Procurem a constelação de Orionte e a Nebulosa de Orionte (Messier 42) - o
nosso Sistema Solar veio dessa direção!"
O aumento da poeira resultante
deste encontro galáctico pode ter tido vários efeitos. Pode ter penetrado na
atmosfera da Terra, deixando potencialmente vestígios de elementos radioativos
das supernovas nos registos geológicos. "Embora a tecnologia atual não
seja suficientemente sensível para detetar estes vestígios, futuros detetores
poderão fazê-lo", sugere Alves.
A Onda Radcliffe. As nuvens que compõem esta estrutura estão destacadas a vermelho e sobrepostas a uma ilustração artística da Via Láctea. A localização do Sol é destacada pelo ponto amarelo. Crédito: Worldwide Telescope, cortesia de Alyssa A. Goodman/Universidade de Harvard
A investigação da equipe indica que a passagem do Sistema Solar pela região de Orionte ocorreu há aproximadamente 18,2-11,5 milhões de anos atrás, sendo o momento mais provável há 14,8-12,4 milhões de anos atrás. Este período de tempo alinha-se bem com a Transição Climática do Mioceno Médio, uma mudança significativa de um clima variável quente para um clima mais frio, levando ao estabelecimento de um protótipo à escala continental da configuração da camada de gelo da Antártida. Embora o estudo levante a possibilidade de uma ligação entre a travessia passada do Sistema Solar através da sua vizinhança galáctica e o clima da Terra através da poeira interestelar, os autores sublinham que uma ligação causal requer mais investigação.
Não comparável às atuais
alterações climáticas provocadas pelo homem
"Embora os processos
subjacentes responsáveis pela Transição Climática do Mioceno Médio não estejam
totalmente identificados, as reconstruções disponíveis sugerem que uma
diminuição a longo prazo da concentração atmosférica de dióxido de carbono, gás
de efeito de estufa, é a explicação mais provável, embora existam grandes
incertezas. No entanto, o nosso estudo salienta que a poeira interestelar
relacionada com a travessia pela Onda Radcliffe pode ter tido impacto no clima
da Terra e desempenhado um papel potencial durante esta transição climática.

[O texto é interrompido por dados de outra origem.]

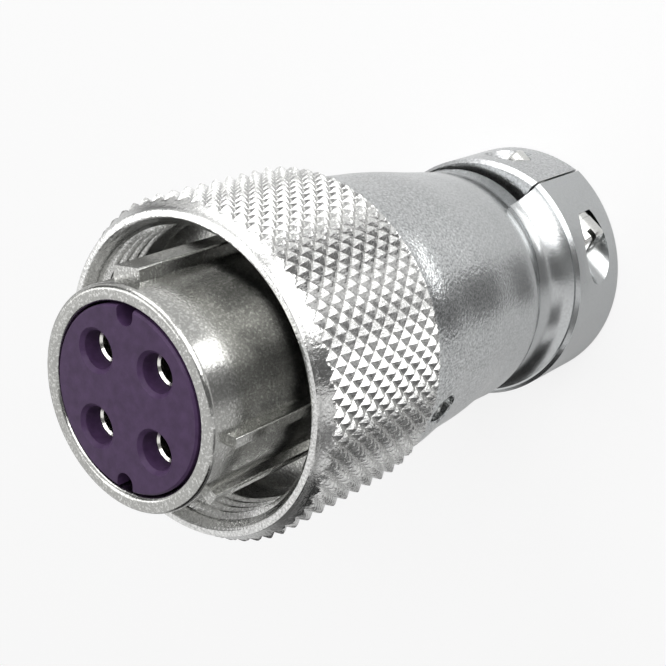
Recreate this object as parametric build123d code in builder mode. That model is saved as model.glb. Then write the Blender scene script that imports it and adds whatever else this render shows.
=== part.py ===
"""Four-way circular power connector, cable plug with a threaded coupling ring and a cable clamp.

Frame: millimetres, +Z is the mating direction (out of the barrel's mouth), the origin is the
centre of the clamp's rear face, X lies in the clamp's split plane and +Y is the side of the
loose saddle. The plug stands on its rear face.
"""
from build123d import *
from math import cos, pi, radians, sin
import os

os.makedirs("parts", exist_ok=True)

# Whole plug, along Z
z_rim = 63.6            # front rim of the barrel
z_flange_front = 48.0   # seat that the mating shell meets
z_flange_back = 45.5
z_ring_front = 55.95
z_ring_rear = 38.3
z_shell_shoulder = 38.0  # widest place of the back shell, just behind the ring
z_skirt = 15.6          # where the back shell's skirt ends, above the neck
z_cove = 13.4           # top of the cove that climbs to the clamp
z_neck = 12.4
z_neck_end = 10.0       # end of the neck under the saddle
z_clamp = 9.6           # front face of the clamp

# Radii, from the coupling ring inwards
r_ring = 17.0
ring_wall = 2.4
thread_depth = 0.65
running_gap = 0.3       # between pieces that turn or slide past each other
r_ring_rear = r_ring - 0.6
r_ring_skirt = r_ring - 1.4
r_thread_major = r_ring - ring_wall
r_thread_minor = r_thread_major - thread_depth
r_flange = r_thread_minor - 0.25
r_spigot = r_flange - 1.25
r_lip = r_spigot + 0.45
spigot_wall = 1.85
r_spigot_bore = r_spigot - spigot_wall

# Barrel and front shell
r_barrel = 10.69
barrel_wall = 1.64
r_barrel_bore = r_barrel - barrel_wall
z_spigot_end = 30.0
z_insert_seat = 46.5
z_key_front = z_rim - 1.8
rim_rounding = 0.5
key_root = 0.8          # how deep a key reaches into the barrel
key_rounding = 0.2

# Keys: angle from +X, width, radius of the top
keys = [
    (44.0, 3.3, r_barrel + 1.16),     # master key
    (-58.25, 1.1, r_barrel + 1.06),
    (-92.5, 1.4, r_barrel + 0.96),
    (146.25, 1.1, r_barrel + 1.06),   # far side, mirrored about the master key
    (180.5, 1.4, r_barrel + 0.96),
]

# Insert
r_insert = r_barrel_bore - 0.2
insert_chamfer = 0.2
r_insert_flange = r_spigot_bore - 0.1
z_insert_split = 42.0
z_insert_rear = 34.0
contact_circle = 0.5944 * r_insert
contact_start = -9.55
contact_count = 4
notch_angles = (35.45, -144.55)
notch_width = 2.0
notch_floor = r_insert - 1.7
notch_depth = 3.0
r_hole_mouth = 2.2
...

Para alterar o clima da Terra, a
quantidade de poeira extraterrestre na Terra teria de ser muito maior do que os
dados até agora sugerem", diz Maconi. "A investigação futura irá
explorar o significado desta contribuição. É crucial notar que esta transição
climática passada e as alterações climáticas atuais não são comparáveis, uma
vez que a Transição Climática do Mioceno Médio se desenrolou em escalas
temporais de várias centenas de milhares de anos. Em contraste, a atual
evolução do aquecimento global está a ocorrer a um ritmo sem precedentes, ao
longo de décadas ou séculos, devido à atividade humana".
Este estudo é importante porque
acrescenta uma pequena peça do puzzle à história recente do Sistema Solar,
ajudando a colocá-lo no contexto da Via Láctea. "Somos habitantes da Via
Láctea", diz Alves, "A Missão Gaia da Agência Espacial Europeia
deu-nos os meios para rastrear o nosso percurso recente no mar interestelar da
Via Láctea, permitindo aos astrónomos comparar notas com geólogos e
paleoclimatologistas. É muito emocionante". No futuro, a equipa liderada
por João Alves planeia estudar com mais detalhe o ambiente galáctico que o Sol
encontrou enquanto navegava pela nossa Galáxia.